Four stars for genuinely creepy, well done atmosphere. Minus one star for relying so heavily on photographs (photo montages, whatever - their own sort of work of art within the story) to create that atmosphere instead of with words alone. (As a package, they were remarkably effective.) Minus another star for a stilted boarding school plot mashed together with a stilted horror plot (think Urban Legend (the movie) mashed up with Session Nine, only not as effective). All the vibrancy of the creepy atmospheric writing is lost in wooden characters (and almost minus another star for relying so heavily on the format that Looking For Alaska skewers and only occasionally overcomes itself). All equalling out to an intrigued but ultimately disappointed two stars.

Mark of the Lion

Mark of the Lion - Suzanne Arruda If I could, I would rate the descriptions of East Africa at least 3 stars, all the rest a grudging 2 stars. I wanted so much to like both this book and this heroine, both of which should have been right up my alley, but they were steadfast in their refusal to give me the slightest hook of appreciation. The mystery was patently obvious and hamhandedly presented; the text tells us the heroine is smart and clever and then has her utterly oblivious to the easily-obtained answers to the mystery.

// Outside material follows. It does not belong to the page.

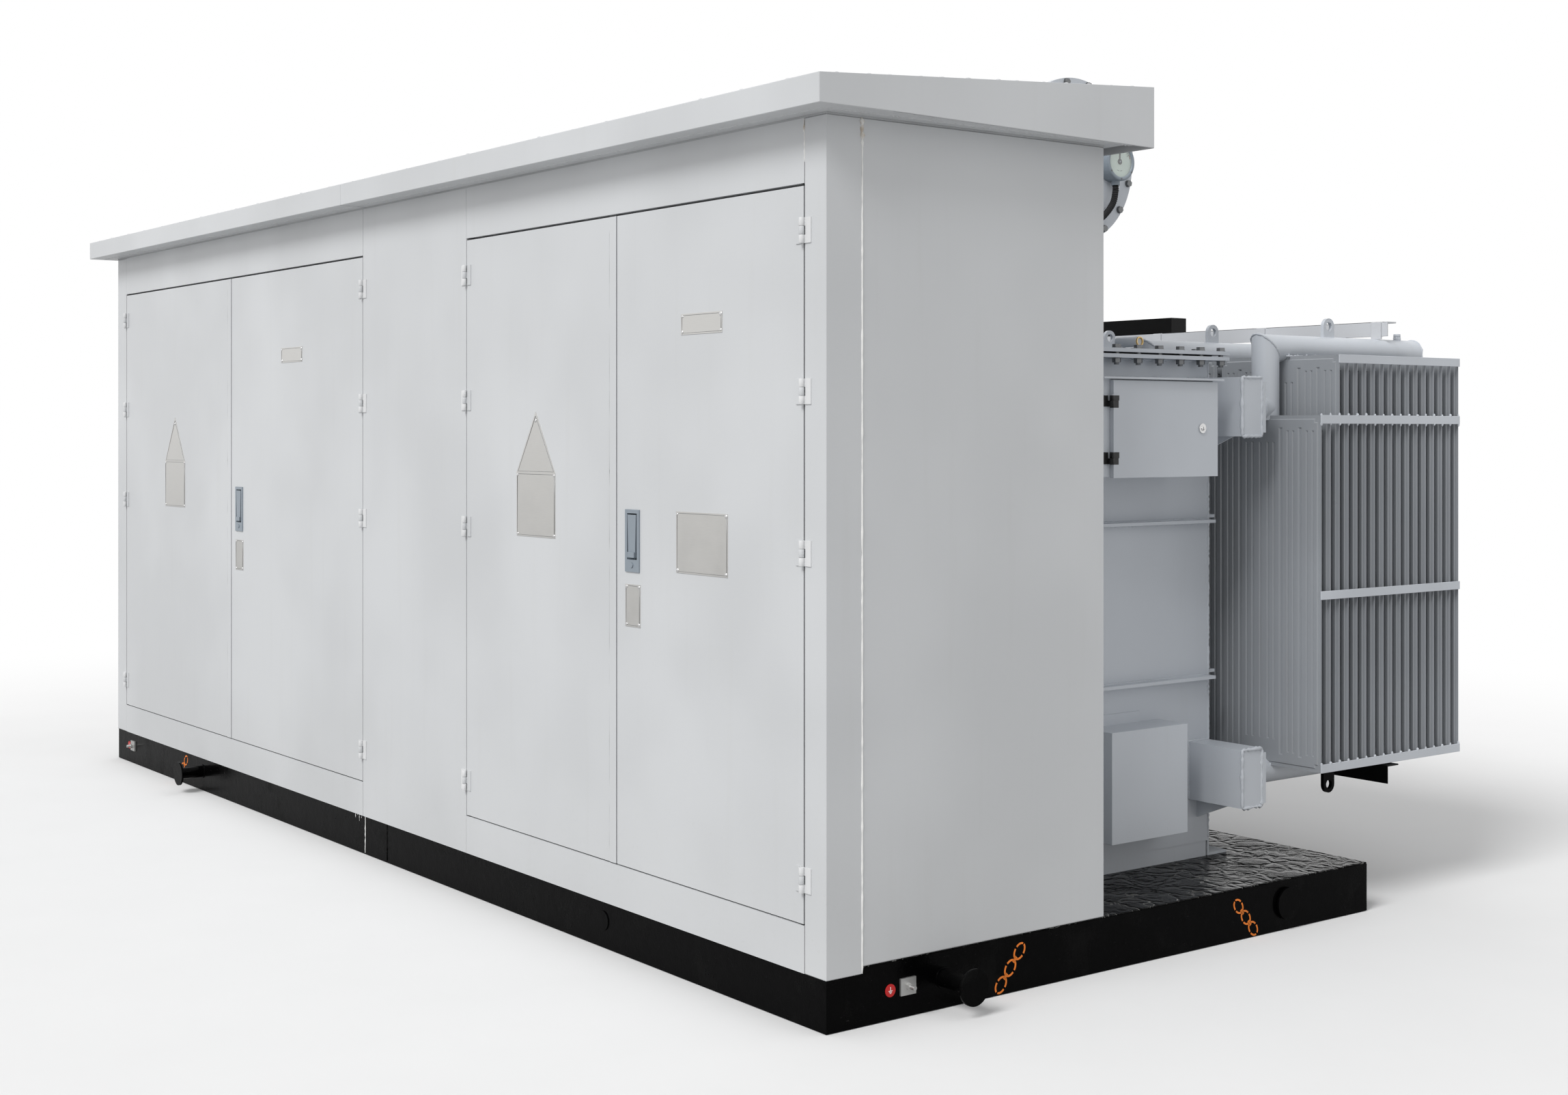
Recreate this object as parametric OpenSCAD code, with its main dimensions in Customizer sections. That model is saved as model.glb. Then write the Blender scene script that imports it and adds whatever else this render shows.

And, really, the heroine is at the root of most of the problems with this book. I can handle sketchy stock characters to flesh out a scene, but when your heroine seems to be mostly a compilation of Designated Personality Quirks (she hates tea and loves coffee, because it's less stuffy har har, we're going to tell you this at least twice in every scene where she might possibly consume a beverage!; she's anachronistically modern and egalitarian and independent, and god help us all, spunky) and a lot of telling entirely mismatched with the showing, it's hard to hang a novel on the strength ("strength") of that. This was also hurt by the imprecision of the POV, which was alternately deep in Jade's head then making descriptive, flattering commentary about her lithe figure, effortless style, and entrancing green eyes.

I just. I wanted to like her so much. Former ambulance driver in World War I! An adventuress striking off as a reporter on her own to fulfill a dying request! And instead she was this slapdash amalgamation of Cool Girl (she's too practical to be interested in all that lesser girly stuff; she has no truck with fashion and her own appearance but is effortlessly beautiful and attracts all the boys while being admired by all the other girls; did we mention she likes coffee and thinks tea is silly? also she's the best shot, the best mechanic, and the bravest hunter ever) with genuinely moving, well-written moments of PTSD flashback.

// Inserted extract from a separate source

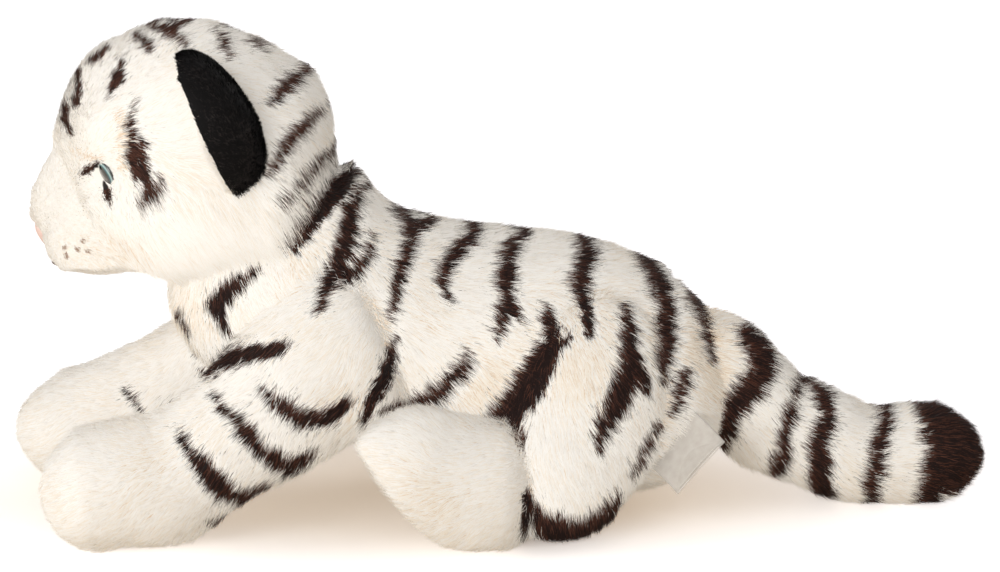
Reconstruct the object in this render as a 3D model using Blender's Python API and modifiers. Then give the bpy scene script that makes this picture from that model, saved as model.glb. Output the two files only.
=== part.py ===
# Soft toy of a white tiger cub, lying with its forelegs stretched out and its head up.
# Metres, +Z up. The cub faces -X, its left side is -Y and its soles rest on z = 0.
# Every sewn form is modelled at the level of its fur backing, and the fur itself is left out.

import bmesh
import bpy
import numpy as np
from math import cos, pi, radians, sin
from mathutils import Matrix, Vector
from mathutils.bvhtree import BVHTree

# Sewing and fit
seam_gap = 0.0003
flat_depth = 0.0005
floor_cutter_depth = 0.02

# Torso
body_length = 0.222
body_width = 0.106
body_depth = 0.106
rump_height = 0.060
neck_height = 0.140

# Head, and the neck that it turns on
head_length = 0.110
head_width = 0.109
head_height = 0.100
head_rise = 0.0195
head_overlap = 0.0485
neck_pivot_inset = 0.020
head_rest_turn = radians(-8)
head_turn_range = radians(15)

# Muzzle, chin and nose
bridge_reach = 0.006
pad_reach = 0.0005
muzzle_root = 0.024
muzzle_drop = 0.034
pad_width = 0.034
pad_height = 0.029
pad_spread = 0.020
bridge_width = 0.029
bridge_depth = 0.022
bridge_root = 0.019
bridge_top_drop = 0.006
bridge_tip_drop = 0.032
chin_width = 0.031
chin_height = 0.013
chin_length = 0.022
chin_drop = 0.0460
nose_width = 0.016
nose_height = 0.013
nose_depth = 0.009
nose_drop = 0.034
nose_tilt = radians(40)

# Eyes
eye_azimuth = radians(57)
eye_elevation = radians(-4)
eye_facing = radians(50)
eye_radius = 0.006
eye_dome = 0.0034
eye_flange = 0.0008
eye_sink = 0.0012
eye_stem_radius = 0.0018
eye_stem_length = 0.0125
eye_stem_notch = 0.0003
washer_radius = 0.0066
washer_thickness = 0.0012
washer_hub_radius = 0.0032
washer_hub_length = 0.0026
washer_depth = 0.0052

# Ears
ear_reach = 0.027
ear_half_length = 0.0285
ear_cup = 0.015
ear_cloth = 0.0022
ear_sink = 0.002
ear_azimuth = radians(26)
ear_elevation = radians(24)
ear_rise = radians(8)
ear_forward_lean = radians(-13)
ear_pitch = radians(26.5)
ear_fold_range = radians(15)

# Forelegs
foreleg_reach = 0.131
foreleg_extra_reach = 0.021
paw_width = 0.048
paw_height = 0.046
paw_spread = 0.108
shoulder_height = 0.086
foreleg_lift = radians(20)

# Hind legs
thigh_length = 0.066
thigh_thickness = 0.046
thigh_height = 0.101
thigh_slant = 0.030
thigh_spread = 0.096
foot_length = 0.080
foot_width = 0.044
foot_height = 0.051
foot_spread = 0.118
toe_rise = 0.016
heel_inset = 0.002
foot_lift = radians(12)

# Tail
tail_length = 0.136
tail_root_width = 0.0395
tail_end_height = 0.0215
tail_lift = radians(20)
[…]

And let's not even get started with some of the race issues. Our independent (she's American, you see), anachronistic heroine thinks the way most of the Happy Valley set treat the local populace is kind of despicable (and she's right!), but the narrative hardly backs her up with her "and I will treat them better and no different from anyone else" prospect. The one character of color with any sort of significant onscreen presence and a personality beyond "mysterious, possibly wise, possibly crazy mystical person," is a little boy who just, like, stops showing up halfway through with scarcely a handwave, and the glaringly obvious MacGuffin has hardly any dialogue at all. (I can't really penalize them for being poorly sketched stock characters, because that's true across the board.) It's hard to believe in the heroine's protestations of equality when the author doesn't even come close.

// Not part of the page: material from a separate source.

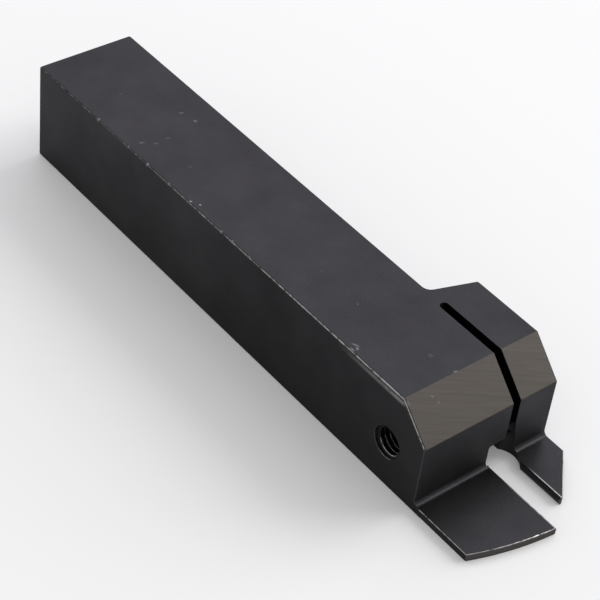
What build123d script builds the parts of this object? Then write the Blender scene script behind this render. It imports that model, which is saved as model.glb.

All that, though, and I may still seek out the next book in hopes that the author gets better at writing people, because gosh her writing about landscape and animals was enjoyable.
SPOILER ALERT!

The Bone Season

The Bone Season - Samantha Shannon Interesting world building, hampered by a bog-standard Nonsensically Reckless Urban Fantasy Heroine and her Mysterious/Dangerous Love Interest. I'm quite interested to know more about the universe the author has created, as well as some of the secondary characters and villains, but we'll see how quickly my patience runs out with this Feisty and Independent Heroine. Also, the transition from slavery to love interest was handled...awkwardly. I didn't buy the psychological gyrations of the heroine. It felt like there was a lot of handwaving and trust-building experiences that happened offscreen.

Basically, how much more would I have enjoyed this book if it weren't first person narration? So much.

Speedboat

Speedboat - Renata Adler I...suspect I am moving past my experimental structure novel days. There are moments of twisting beauty in the words, and I admire Adler's ability to layer innocuousnesses and slam on a finishing line to throw it all in sharp relief, but, man. I really love plot. And characters. And I had a hard time letting go of that and relaxing enough to enjoy this book for what it was. I got about a third of the way through before I could treat each vignette on its own and stop straining for connections; the strands of thematic whatnot really only popped into focus for me like a magic eye poster (though I'm far better at relaxing into seeing written themes than I am that stupid sailboat or dinosaur) when I stopped trying. A hard book for me to pick up and read in long swathes; it's a sip not a gulp. Still, I'm glad I read it and may dip in and out of it again some day, even if I never read it cover to cover again.

A Discovery of Witches

A Discovery of Witches - Deborah Harkness Intriguing set up, and I'm even down with the extensive, loving food and beverage descriptions, but I could. not. deal. with a stereotypical Alpha Male Romance Hero (also pronounced "raging dickweed") in my otherwise enjoyable fantasy. I mean, it was to the point of almost making me wonder if it was a parody, or poking fun at Twilight and the vampire sleep-stalking and controlling and isolating, but thanks to a quick skim of other goodreads' reviews, I'm confident enough in it not being a "see what was wrong there" situation or taking the piss or in some other way showing that Matthew's violent mood swings and stalking and otherwise bad, bad behavior are not good, romantic things or otherwise narratively justified, even though he's the hottest vampire with the coldest body temperature ever omg. Just - ew.